To begin with, Company's counsel and Otis have somehow acquired the notion that what they choose to label as "conclusions of law" require no response (see each Answer's ¶¶ 1, 6, 7 and 9 through 13). That is flat-out-wrong (see App'x ¶ 2 to this Court's opinion in State Farm Mut. Auto. Ins. Co. v. Riley , 199 F.R.D. 276, 278 (N.D. Ill. 2001)). Even worse, both pleaders have totally misused (perhaps "abused" would be a better term) even that mistaken view - there is no legitimate reason for their failure to comply with Fed.R.Civ.P. ("Rule") 8(b)(1)(B) by providing a forthright answer to each of the unanswered allegations (their failures to do so as to Complaint ¶¶ 1, 6, 7 and 11 through 13 are particularly egregious).

Next, both pleaders are obviously aware of the disclaimer that is made available under appropriate circumstances by Rule 8(b)(5) (see each Answer's ¶¶ 1, 2, 7, 12 and 13), but in their attempt to invoke that provision they have failed to follow the path that it clearly marks out by substituting their own inaccurate paraphrase (see App'x ¶1 to State Farm v. Riley ). And they then compound that error by adding to that revised disclaimer the phrase "and therefore denies the same."

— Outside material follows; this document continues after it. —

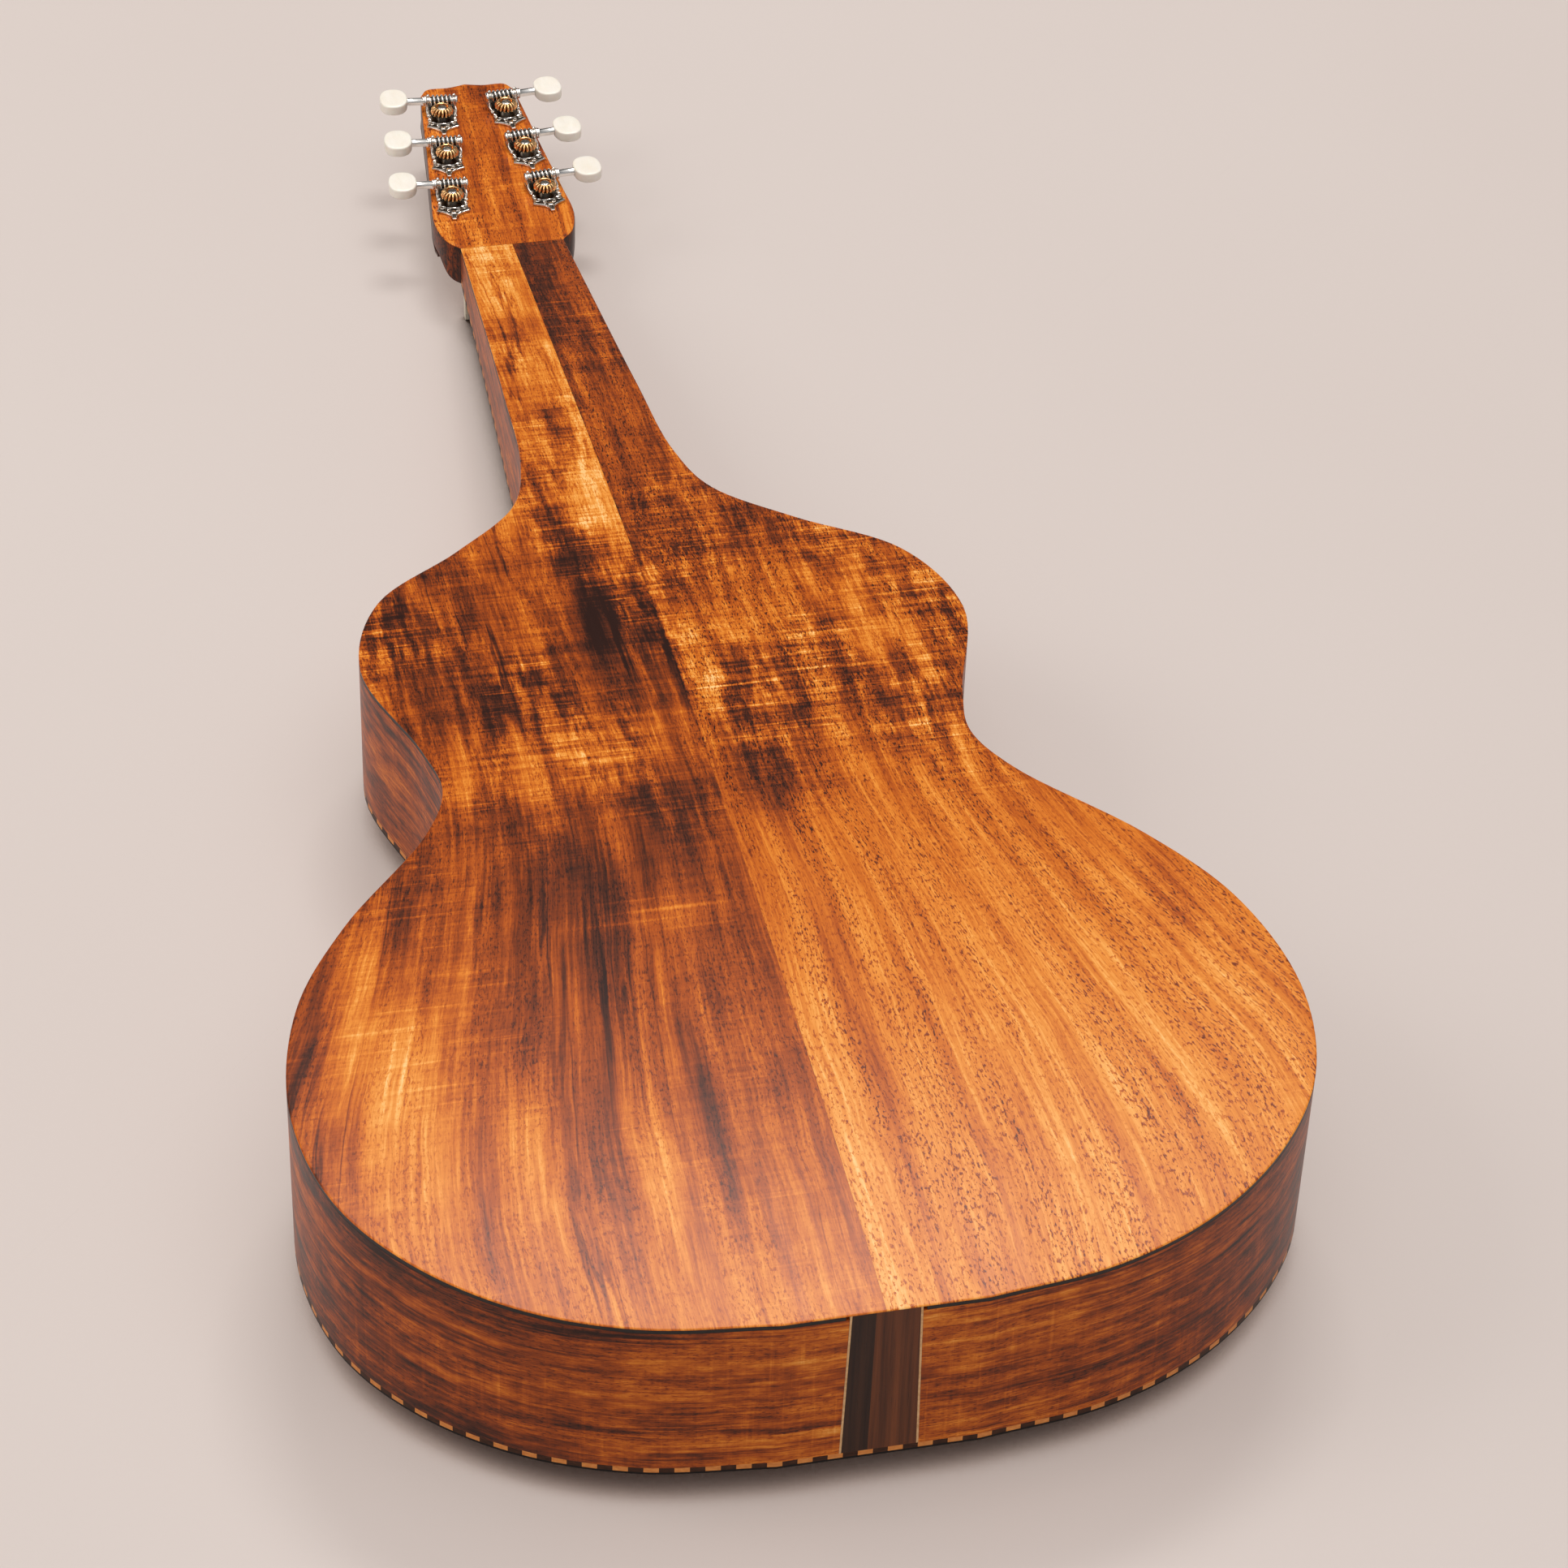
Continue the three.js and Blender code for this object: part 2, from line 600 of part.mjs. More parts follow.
// Teeth leaning with the worm's lead, a bore for the post and a recess for its screw.
function gear() {
  const middle = (GEAR.low + GEAR.high) / 2;
  const wormRadius = WORM.crest - WORM.engagement / 2;
  const lean = WORM_PITCH / (2 * Math.PI * wormRadius * GEAR_PITCH_RADIUS);
  const pitchAngle = 2 * Math.PI / GEAR.teeth;
  const corners = [[-0.3, GEAR.root], [-0.15, GEAR.outer], [0.15, GEAR.outer], [0.3, GEAR.root]];
  const ring = (z) => Array.from({ length: GEAR.teeth }, (_, tooth) => corners.map(([part, radius]) => {
    const angle = Math.PI / 2 + (tooth + part) * pitchAngle + lean * (z - middle);
    return point(radius * Math.cos(angle), radius * Math.sin(angle), z);
  })).flat();
  const wheel = starLoft([ring(GEAR.low), ring(GEAR.high)]);
  const bore = peg(GEAR.bore, GEAR.low - 1, GEAR.high + 1, 8);
  const floor = POST_SCREW.top - POST_SCREW.head - JOINT_GAP - JOINT_GAP;
  const recess = peg(GEAR.recess, floor, GEAR.high + 1, 12);
  return toGeometry(cut(toSolid(wheel), [bore, recess]));
}

// A loft whose ends are fans about the axis, for toothed sections.
function starLoft([low, high]) {
  const corners = [];
  const foot = point(0, 0, low[0].z);
  const head = point(0, 0, high[0].z);
  low.forEach((a, k) => {
    const next = (k + 1) % low.length;
    corners.push(a, low[next], high[next], a, high[next], high[k]);
    corners.push(foot, low[next], a, head, high[k], high[next]);
  });
  return outward(corners);
}

// A single right-hand thread on a shaft, with journals in the lugs and a stem to the button.
function wormShaft(side) {
  const perTurn = 8;
  const steps = WORM.turns * perTurn;
  const start = -WORM.turns * WORM_PITCH / 2;
  const { threadHalf, threadRoot, crest } = WORM;
  const flanks = [[-threadHalf, threadRoot], [0, crest], [threadHalf, threadRoot]];
  const ring = (step) => {
    const x = start + step * WORM_PITCH / perTurn;
    const angle = 2 * Math.PI * (x + WORM_PITCH / 2) / WORM_PITCH + Math.PI;
    return flanks.map(([offset, radius]) =>
      point(x + offset, radius * Math.cos(angle), radius * Math.sin(angle)));
  };
  const thread = loft(Array.from({ length: steps + 1 }, (_, step) => ring(step)));
  const coreEnd = LUG.inner - FIT_GAP;
  const room = LUG.outer + FIT_GAP;
  const { innerRadius, innerWidth, outerRadius, outerWidth } = COLLAR;
  const core = [
    [0, -room - innerWidth], [innerRadius, -room - innerWidth], [innerRadius, -room],
    [WORM.journal, -room], [WORM.journal, -coreEnd], [WORM.core, -coreEnd],
    [WORM.core, coreEnd], [WORM.journal, coreEnd], [WORM.journal, room],
    [outerRadius, room], [outerRadius, room + outerWidth], [SHAFT.radius, room + outerWidth],
    [SHAFT.radius, SHAFT.end], [0, SHAFT.end],
  ];
  const shaft = turned(core, 8).rotateY(side * Math.PI / 2);
  return toGeometry(joined([shaft, thread])).translate(0, WORM_Y, WORM.axisZ);
}

function button(side) {
  const { along, across, thickness, bevel } = BUTTON;
  const shape = new THREE.Shape();
  shape.absellipse(0, 0, along / 2 - bevel, across / 2 - bevel, 0, 2 * Math.PI);
  const geometry = new THREE.ExtrudeGeometry(shape, {
    depth: thickness - 2 * bevel, bevelEnabled: true, bevelThickness: bevel, bevelSize: bevel,
    bevelSegments: 1, curveSegments: 9,
  });
  const x = side * (SHAFT.end + JOINT_GAP + along / 2);
  return geometry.translate(x, WORM_Y, WORM.axisZ - thickness / 2 + bevel);
}

// The screw's head, the stub in the gear, and the post with its waist for the string.
function stringPost() {
  const seat = GEAR.low - JOINT_GAP;
  const headLow = POST_SCREW.top - POST_SCREW.head;
  const profile = [
    [0, POST.end], [POST.radius, POST.end], [POST.radius, POST.waistLow - 1],
    [POST.waist, POST.waistLow], [POST.waist, POST.waistTop], [POST.radius, POST.waistTop + 1],
    [POST.radius, seat], [POST_SCREW.stub, seat], [POST_SCREW.stub, headLow],
    [POST_SCREW.radius, headLow], [POST_SCREW.radius, POST_SCREW.top], [0, POST_SCREW.top],
  ];
  return turned(profile, 10);
}

// ---------------------------------------------------------------- the instrument

const instrument = new THREE.Group();
instrument.position.set(0, -HEAD_LENGTH_END / 2, RIDE_HEIGHT);

function add(name, geometry, material, parent = instrument) {
  const mesh = new THREE.Mesh(geometry, material);
  mesh.name = name;
  parent.add(mesh);
  return mesh;
}

add('soundboard', soundboard(), MATERIALS.koaGold);
add('back_treble_half', backHalf(-1), MATERIALS.koaRed);
add('back_bass_half', backHalf(1), MATERIALS.koaGold);
add('side_treble', sideRib(-1), MATERIALS.koaSide);
add('side_bass', sideRib(1), MATERIALS.koaSide);
add('tail_wedge', tailWedge(), MATERIALS.rosewood);
add('binding', binding(), MATERIALS.checker);
add('top_lining', topLining(), MATERIALS.spruce);
add('back_lining', backLining(), MATERIALS.spruce);
add('tail_block', tailBlock(), MATERIALS.spruce);
add('top_bracing', topBracing(), MATERIALS.spruce);
add('back_bracing', backBracing(), MATERIALS.spruce);
add('headstock', headstock(), MATERIALS.koaHead);
add('head_veneer', headVeneer(), MATERIALS.rosewood);
add('fingerboard', fingerboard(), MATERIALS.rosewood);
add('nut', nut(), MATERIALS.bone);
add('bridge', bridge(), MATERIALS.rosewood);
add('saddle', saddle(), MATERIALS.bone);

pinPlaces().forEach((x, index) => {
  add(`bridge_pin_${index + 1}`, bridgePin(), MATERIALS.rosewood).position.set(x, PIN.y, 0);
});

STRING_DIAMETERS.forEach((diameter, index) => {
  add(`string_${index + 1}`, string(index), index < 2 ? MATERIALS.steel : MATERIALS.wound);
});

for (const place of tunerPlaces()) {
  const tuner = new THREE.Group();
  tunerMatrix(place).decompose(tuner.position, tuner.quaternion, tuner.scale);
  instrument.add(tuner);
  const name = `${place.side > 0 ? 'bass' : 'treble'}_tuner_${place.number}`;
  add(`${name}_plate`, tunerPlate(), MATERIALS.nickel, tuner);
  add(`${name}_gear`, gear(), MATERIALS.bronze, tuner);
  add(`${name}_post`, stringPost(), MATERIALS.nickel, tuner);
  add(`${name}_worm`, wormShaft(place.side), MATERIALS.nickel, tuner);
  add(`${name}_button`, button(place.side), MATERIALS.cream, tuner);
}

export default instrument;
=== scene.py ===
"""Looks of a hollow-neck lap steel guitar that lies face down on a pale floor.

Shapes are in millimetres and turned into metres when a mesh is made. Their heights are measured
from the outer face of the soundboard, and y from the tail, as in the part's own design. Materials,
the floor, the lights and the camera are in metres, in the frame.
"""

import math

import bmesh
import bpy
from mathutils import Matrix, Vector


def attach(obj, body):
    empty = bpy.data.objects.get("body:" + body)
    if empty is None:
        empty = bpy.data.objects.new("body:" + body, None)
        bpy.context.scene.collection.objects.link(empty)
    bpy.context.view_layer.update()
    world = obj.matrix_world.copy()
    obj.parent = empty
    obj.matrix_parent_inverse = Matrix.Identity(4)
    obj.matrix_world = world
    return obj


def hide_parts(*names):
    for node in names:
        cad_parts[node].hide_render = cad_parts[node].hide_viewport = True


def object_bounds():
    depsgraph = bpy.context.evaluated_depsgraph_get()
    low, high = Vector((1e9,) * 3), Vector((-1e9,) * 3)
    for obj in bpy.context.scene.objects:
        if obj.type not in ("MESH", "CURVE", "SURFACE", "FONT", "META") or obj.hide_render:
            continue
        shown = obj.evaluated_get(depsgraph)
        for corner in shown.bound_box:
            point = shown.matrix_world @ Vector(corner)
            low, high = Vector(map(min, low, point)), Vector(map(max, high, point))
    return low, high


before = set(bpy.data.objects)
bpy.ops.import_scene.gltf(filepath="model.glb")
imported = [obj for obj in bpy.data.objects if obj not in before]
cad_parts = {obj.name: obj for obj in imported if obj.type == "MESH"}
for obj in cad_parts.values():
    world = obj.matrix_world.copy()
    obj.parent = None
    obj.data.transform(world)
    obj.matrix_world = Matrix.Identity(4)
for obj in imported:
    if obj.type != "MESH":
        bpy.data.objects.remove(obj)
CAD_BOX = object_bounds()

MM = 0.001
RIDE_HEIGHT = 16.0  # of the soundboard over the floor, on the nut and the saddle
TAIL_Y = CAD_BOX[0].y / MM
TO_ROW = Matrix.Scale(MM, 4) @ Matrix.Translation((0, TAIL_Y, RIDE_HEIGHT))

# ---------------- design sizes

OUTLINE = [
    (38, 0), (88, 7), (129, 24), (163, 52), (185, 86), (194, 134), (184, 189), (160, 233),
    (120, 285), (109, 313), (113, 342), (129, 404), (114, 456), (75, 491), (45, 524),
    (35, 560), (31, 630), (25.5, 789),
]
OUTLINE_STEPS = 9
NECK_END = 789.0
ARCH_SPAN = 800.0
ARCH = (74.7, 62.1, -173.7, 57.2)

BACK_SKIN = 0.45
BACK_LINE = 1.85
BACK_THICKNESS = 2.8
SIDE_SKIN = 2.2
BINDING_WIDTH = 2.1
BINDING_HEIGHT = 3.8
BLACK_LINE = 1.5
WEDGE_BACK = 12.5
WEDGE_FRONT = 14.0
MAPLE_LINE = 0.8

SOUNDHOLE_Y = 318.0
SOUNDHOLE_RADIUS = 46.0
SADDLE_Y = 147.0
SCALE_LENGTH = 635.0
NUT_Y = SADDLE_Y + SCALE_LENGTH
FINGERBOARD_START = 367.0
FINGERBOARD_THICKNESS = 3.0
FINGERBOARD_END_HALF = 31.0
FINGERBOARD_NUT_HALF = 24.9
FRETS = 18
PIN_Y = 134.0
BRIDGE_THICKNESS = 8.0

HEAD_OUTLINE = [
    (25.5, 789.1), (31.5, 796.5), (35, 812), (33.2, 835), (29.3, 873), (25.6, 914),
    (24, 927), (20, 932.6), (9, 933), (0, 935),
]
HEAD_TILT = math.radians(2)
HEAD_THICKNESS = 14.0
HEAD_RAMP = (791.0, 806.0)
VENEER = 1.5

STRING_DIAMETERS = (0.6, 0.6, 0.66, 0.9, 1.14, 1.42)
WOUND_FROM = 0.65  # thinner strings are plain steel
SADDLE_SPACING = 10.8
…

Even when a pleader sets out a properly-stated disclaimer pursuant to Rule 8(b)(5) to get the benefit of a deemed denial, such a denial is oxymoronic. And where as here the disclaimer omits the key term "belief" and asserts instead that the pleader "is without knowledge or information sufficient to admit or deny the allegation of paragraph -" of a complaint, the phrase "and therefore denies the same" is just as oxymoronic. Such a denial clearly flouts Rule 11(b). Accordingly the last-quoted phrase is stricken wherever it appears in either Answer.

Next, each Answer ¶3 responds to an allegation about agreements that both Otis and Company acknowledge that the latter entered into with the Chicago Regional Council of Carpenters by stating "that the terms and conditions of any such agreements speak for themselves." Not so - see App'x ¶ 3 to State Farm v. Riley . And with both pleaders having acknowledged the execution of Trust Agreements as alleged in the Complaint, each Answer's ¶ 13 is in direct contradiction of the "speaks for itself" assertion.

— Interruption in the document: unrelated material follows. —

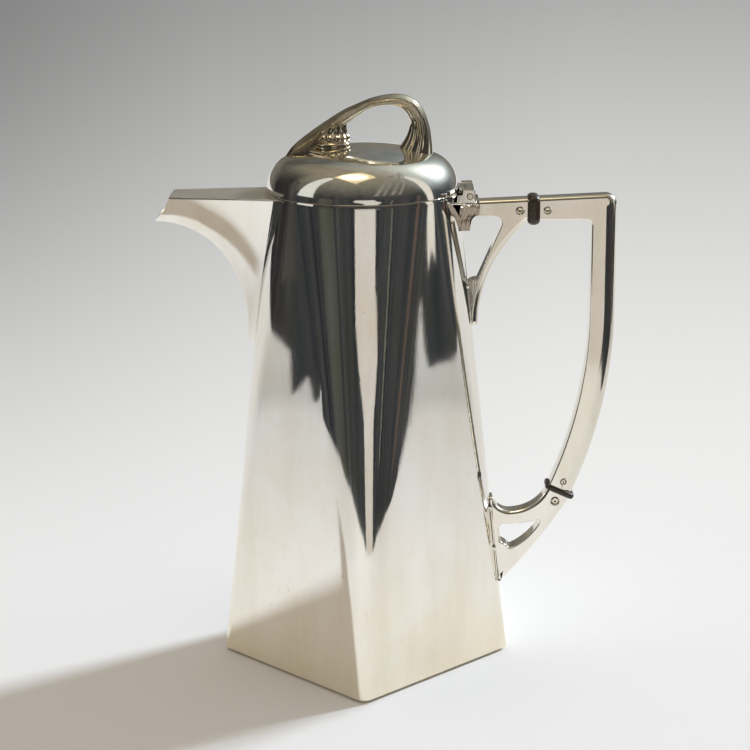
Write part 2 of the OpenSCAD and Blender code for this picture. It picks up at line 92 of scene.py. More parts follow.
def foot_half_side():
    """Half the side of the square foot, from the corner that the frame gives just above the base plate."""
    share = SHELL_LOW / SEAM_Z
    corner = BASE_CORNER + (MOUTH_R - BASE_CORNER) * share
    half = (high("body_shell").x - corner) / sqrt(2) + corner
    return (half - MOUTH_R * share) / (1 - share)


HALF_BASE = foot_half_side()


def half_at(z):
    return HALF_BASE + (MOUTH_R - HALF_BASE) * z / SEAM_Z


def corner_at(z):
    return BASE_CORNER + (MOUTH_R - BASE_CORNER) * z / SEAM_Z


def edge_at(z):
    """Distance from the axis to the body's corner edge."""
    return (half_at(z) - corner_at(z)) * sqrt(2) + corner_at(z)


# ------------------------ plane curves


def polar(centre, radius, angle):
    """Point on a circle; the angle is in degrees."""
    a = radians(angle)
    return (centre[0] + radius * cos(a), centre[1] + radius * sin(a))


def arc(centre, radius, start, end, steps):
    return [polar(centre, radius, start + (end - start) * i / steps) for i in range(steps + 1)]


def circle(centre, radius, count=24):
    return [polar(centre, radius, 360 * i / count) for i in range(count)]


def bow(p, q, sag, steps):
    """Points of an arc from p to q that bulges to the left by sag."""
    p, q = Vector(p), Vector(q)
    chord = (q - p).length
    along = (q - p) / chord
    side = Vector((-along.y, along.x)) * copysign(1, sag)
    depth = abs(sag)
    radius = (chord * chord / 4 + depth * depth) / (2 * depth)
    centre = (p + q) / 2 - side * (radius - depth)
    half = asin(min(1, chord / 2 / radius))
    points = []
    for i in range(steps + 1):
        t = -half + 2 * half * i / steps
        points.append(tuple(centre + radius * (sin(t) * along + cos(t) * side)))
    return points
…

Finally, neither pleader fares any better with his or its purported ADs. As for the operative standards that govern ADs, see App'x ¶ 5 to State Farm v. Riley . And in particular:

1. A.D. 1 is simply bunk in light of the allegations in Funds' Complaint, which the law teaches have to be credited for that purpose.
2. Otis' A.D. 2 violates the fundamental principles of notice pleading that apply to federal plaintiffs and defendants alike. If Otis really believes that Funds have failed to meet any conditions precedent, he must flesh that out rather than advancing a vague generic position.

Everything that has been said up to here points to the striking of both Answers and their ADs, and this Court so orders. Both Otis and Company are granted until January 13, 2014 to fashion and file self-contained Answers in proper form, failing which they will be treated as having defaulted. Lastly, each pleader's entire effort plainly appears to have violated Rule 11(b). Accordingly this Court exercises its prerogative to order both Otis and Company's counsel to show cause why the matters described here have not violated that Rule, after which this Court will consider what if any sanctions are appropriate.